Note each line that includes the word "from". Copy those lines.
━━━ Provided data ━━━
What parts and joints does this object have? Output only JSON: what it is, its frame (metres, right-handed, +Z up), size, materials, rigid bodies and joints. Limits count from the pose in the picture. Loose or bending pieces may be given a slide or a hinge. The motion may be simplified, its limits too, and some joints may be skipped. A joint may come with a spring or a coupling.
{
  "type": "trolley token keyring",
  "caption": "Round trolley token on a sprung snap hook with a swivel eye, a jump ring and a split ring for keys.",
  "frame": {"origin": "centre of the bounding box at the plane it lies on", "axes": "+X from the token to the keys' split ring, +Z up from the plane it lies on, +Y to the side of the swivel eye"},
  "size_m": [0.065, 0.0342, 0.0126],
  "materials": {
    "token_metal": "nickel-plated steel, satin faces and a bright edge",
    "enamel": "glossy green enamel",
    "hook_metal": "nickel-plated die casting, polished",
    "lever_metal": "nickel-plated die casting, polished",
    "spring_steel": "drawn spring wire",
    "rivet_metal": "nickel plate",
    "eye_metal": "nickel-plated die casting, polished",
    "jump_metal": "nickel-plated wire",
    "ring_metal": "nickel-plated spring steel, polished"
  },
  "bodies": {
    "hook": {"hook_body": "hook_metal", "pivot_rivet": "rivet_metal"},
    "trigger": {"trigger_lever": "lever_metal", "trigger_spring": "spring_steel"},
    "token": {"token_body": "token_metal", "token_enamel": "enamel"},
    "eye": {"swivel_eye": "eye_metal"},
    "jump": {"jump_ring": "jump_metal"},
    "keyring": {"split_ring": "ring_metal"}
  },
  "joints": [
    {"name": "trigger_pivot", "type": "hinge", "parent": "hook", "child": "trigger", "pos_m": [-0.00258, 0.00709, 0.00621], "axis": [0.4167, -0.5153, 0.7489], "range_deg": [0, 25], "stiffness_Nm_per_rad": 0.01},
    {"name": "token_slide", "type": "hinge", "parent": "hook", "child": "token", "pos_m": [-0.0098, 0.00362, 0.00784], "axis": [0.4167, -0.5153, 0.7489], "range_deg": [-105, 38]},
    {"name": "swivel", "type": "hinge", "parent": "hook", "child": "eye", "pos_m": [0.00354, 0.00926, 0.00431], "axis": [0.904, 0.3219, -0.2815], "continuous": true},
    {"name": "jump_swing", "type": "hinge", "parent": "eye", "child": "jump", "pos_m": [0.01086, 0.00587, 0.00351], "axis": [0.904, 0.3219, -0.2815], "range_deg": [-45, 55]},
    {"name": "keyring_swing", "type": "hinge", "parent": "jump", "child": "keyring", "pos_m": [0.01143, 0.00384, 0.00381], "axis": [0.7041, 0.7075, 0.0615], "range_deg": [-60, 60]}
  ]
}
━━━
Task response >>
What parts and joints does this object have? Output only JSON: what it is, its frame (metres, right-handed, +Z up), size, materials, rigid bodies and joints. Limits count from the pose in the picture. Loose or bending pieces may be given a slide or a hinge. The motion may be simplified, its limits too, and some joints may be skipped. A joint may come with a spring or a coupling.
  "frame": {"origin": "centre of the bounding box at the plane it lies on", "axes": "+X from the token to the keys' split ring, +Z up from the plane it lies on, +Y to the side of the swivel eye"},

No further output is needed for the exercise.